5. Soweit er auch in der Revision vorbringt, mit den übermittelten Daten keine Betriebs- und Geschäftsgeheimnisse weitergegeben zu haben, ist ihm Folgendes zu entgegnen:

Dem festgestellten Sachverhalt ist nicht zu entnehmen, dass die dem Konkurrenten mitgeteilten Daten aufgrund der früheren langjährigen Kooperation mit der Rechtsvorgängerin der Erstklägerin ohnedies bekannt gewesen seien. Festgestellt wurde vielmehr, dass sämtliche vom Beklagten weitergeleiteten und gelöschten Daten für ein Unternehmen, das in Österreich einen eigenen Vertrieb aufbauen wollte, von großer Bedeutung waren und dass es dem Konkurrenten ohne die Datenweitergabe des Beklagten nicht möglich gewesen wäre, insbesondere in einem dermaßen kurzen Zeitraum, Mitarbeiter anzuwerben und einen eigenen Vertrieb aufzubauen (Ersturteil S 46 und 47).

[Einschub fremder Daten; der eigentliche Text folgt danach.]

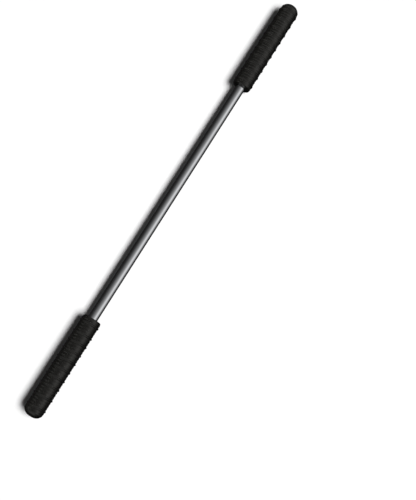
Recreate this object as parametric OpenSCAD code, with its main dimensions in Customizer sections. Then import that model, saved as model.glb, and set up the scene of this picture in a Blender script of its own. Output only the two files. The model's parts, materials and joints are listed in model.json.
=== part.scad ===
// Devil stick: a straight polished tube with a ribbed rubber grip closed over each end.
// The stick lies along X with the middle of the tube at the origin, and +Z is up.
// Each end is drawn with the grip's tip at zero, running up Z, and is then laid along X.

/* [Stick] */
// Length over the two grip tips
overall_len = 600; // [560:10:680]
// Outer diameter of the tube
tube_d = 12; // [11:0.5:13]
// Wall thickness of the tube
tube_wall = 1.5; // [1:0.25:2]
// Bevel on the tube's cut ends
tube_bevel = 0.3; // [0.1:0.1:0.5]

/* [Grip] */
// Diameter of the grip between its rings
grip_d = 23.2; // [22:0.2:26]
// Length of the domed closed end
dome_h = 8.6; // [8:0.2:9.6]
// Flat spot at the middle of the dome, as a diameter
dome_flat_d = 5; // [3:0.5:7]
// Radius of the rounded edge at the mouth
mouth_round = 2; // [1:0.25:3]

/* [Rings] */
// How far a ring stands out of the grip
ring_h = 1; // [0.6:0.1:1.4]
// Width of a ring at its foot
ring_w = 2.4; // [2:0.1:2.8]
// Distance from the tip to the first ring
first_ring = 12; // [11.5:0.5:15]
// Spacing of the two outermost pairs of rings, and of the pair at the mouth
wide_pitch = 14; // [13:0.5:15]
// Spacing of the rings under the fingers
finger_pitch = 11.4; // [10.5:0.1:12.5]
// Number of finger spacings
finger_spaces = 6; // [4:1:7]
// Distance from the last ring to the mouth
mouth_land = 7.4; // [6.4:0.2:9]

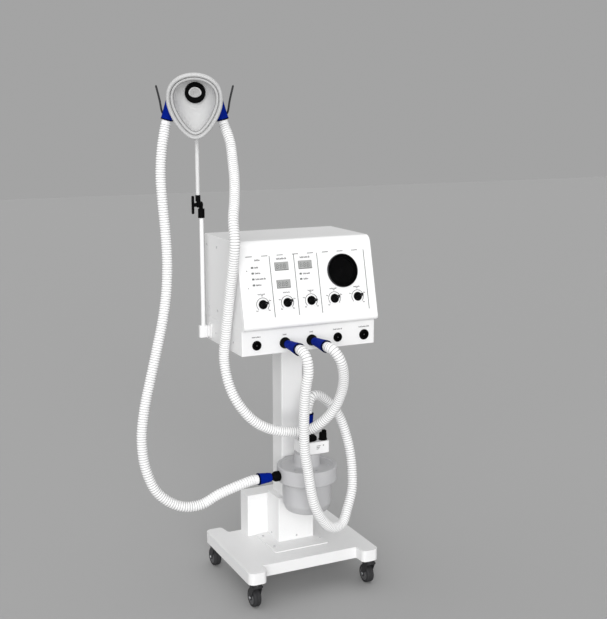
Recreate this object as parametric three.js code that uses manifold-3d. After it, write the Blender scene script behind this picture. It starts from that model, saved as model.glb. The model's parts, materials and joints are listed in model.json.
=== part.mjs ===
// Mechanical ventilator on a wheeled stand: base, column, housing, humidifier, support arm,
// face mask and three breathing hoses.
// Units are millimetres. X is right seen from the front, Y is to the back, Z is up, floor at 0.
// Inside this file X = 0 is the middle of the housing and Y = 0 is the manifold's front face.
// The whole group is then moved so that the origin is under the middle of the object.
import * as THREE from "three";
import { mergeVertices } from "three/addons/utils/BufferGeometryUtils.js";
import Module from "manifold-3d";

const wasm = await Module();
wasm.setup();

// ---------------------------------------------------------------- driving dimensions
const GAP = 0.3; // clearance between neighbouring pieces
const ORIGIN_X = -61.31; // middle of the object in this file's X
const ORIGIN_Y = 113.5; // middle of the object in this file's Y

// base
const BASE = { x0: -179, x1: 196, y0: -23, y1: 298, z0: 70.4, z1: 101.6 };
const PAD_WIDTH = 49;
const DECK_Y0 = 14;
const DECK_Y1 = 258;
const CASTER_X = [-155, 175];
const CASTER_Y = [-7, 273];
const WHEEL_R = 25;
const WHEEL_HALF = 10.5;
const CASTER_TRAIL = 14;

// column, foot and battery
const COLUMN = { x0: -15, x1: 47, y0: 139.5, y1: 201.5, z0: 229.3, z1: 663.7 };
const COLUMN_WALL = 3;
const FOOT = { x0: -31, x1: 74, y0: 127, y1: 202, z1: 229 };
const FLANGE = { x0: -66, x1: 92, y0: 69, y1: 202, t: 3 };
const BATTERY = { x0: -89, x1: 109, y0: 203.3, y1: 257, z1: 219.7, wall: 2.5 };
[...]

6. Zu Unrecht vermisst der Beklagte auch weiterhin Feststellungen dazu, ob die dem Konkurrenten zugänglich gemachten Daten im Interesse der Klägerinnen versandt worden seien, weil dem Sachverhalt einschlägige, wenn auch nicht im Sinn des Beklagten getroffene Feststellungen zu entnehmen sind. Festgestellt wurde, dass der Beklagte begann, sich wichtige firmeninterne Daten per E-Mail an seine private E-Mail-Adresse zu schicken, zu denen auch das dem Konkurrenten weitergeleitete äußerst umfangreiche Datenkonvolut Beilage ./R zählte. Dies erfolgte in Zusammenarbeit mit dem Konkurrenten, um diesem den Aufbau eines eigenen Vertriebs zu ermöglichen (Ersturteil S 43). Das vermeintliche Interesse der Klägerinnen an einer derartigen Datenweitergabe stünde damit aber in einem kaum auflösbaren Widerspruch. Das Erstgericht stellte auch fest, dass die Verkaufspreise (Beilage ./U) nicht an den Konkurrenten weitergegeben werden hätten dürfen (Ersturteil S 45) und dass es sich bei der Gehaltsliste der Mitarbeiter (Beilage ./AA) um eine Information gehandelt habe, die als intern und geheim zu bezeichnen gewesen sei (Ersturteil S 46). Der monierte sekundäre Feststellungsmangel wurde vom Berufungsgericht danach aber in nicht korrekturbedürftiger Weise verneint.

7. Mangels einer Rechtsfrage von der Qualität des § 502 Abs 1 ZPO ist die außerordentliche Revision des Beklagten zurückzuweisen.

Für die ohne Freistellung gemäß § 508a Abs 2 ZPO eingebrachte Revisionsbeantwortung der Klägerinnen gebührt kein Kostenersatz (RIS-Justiz RS0043690 [T6, T7]).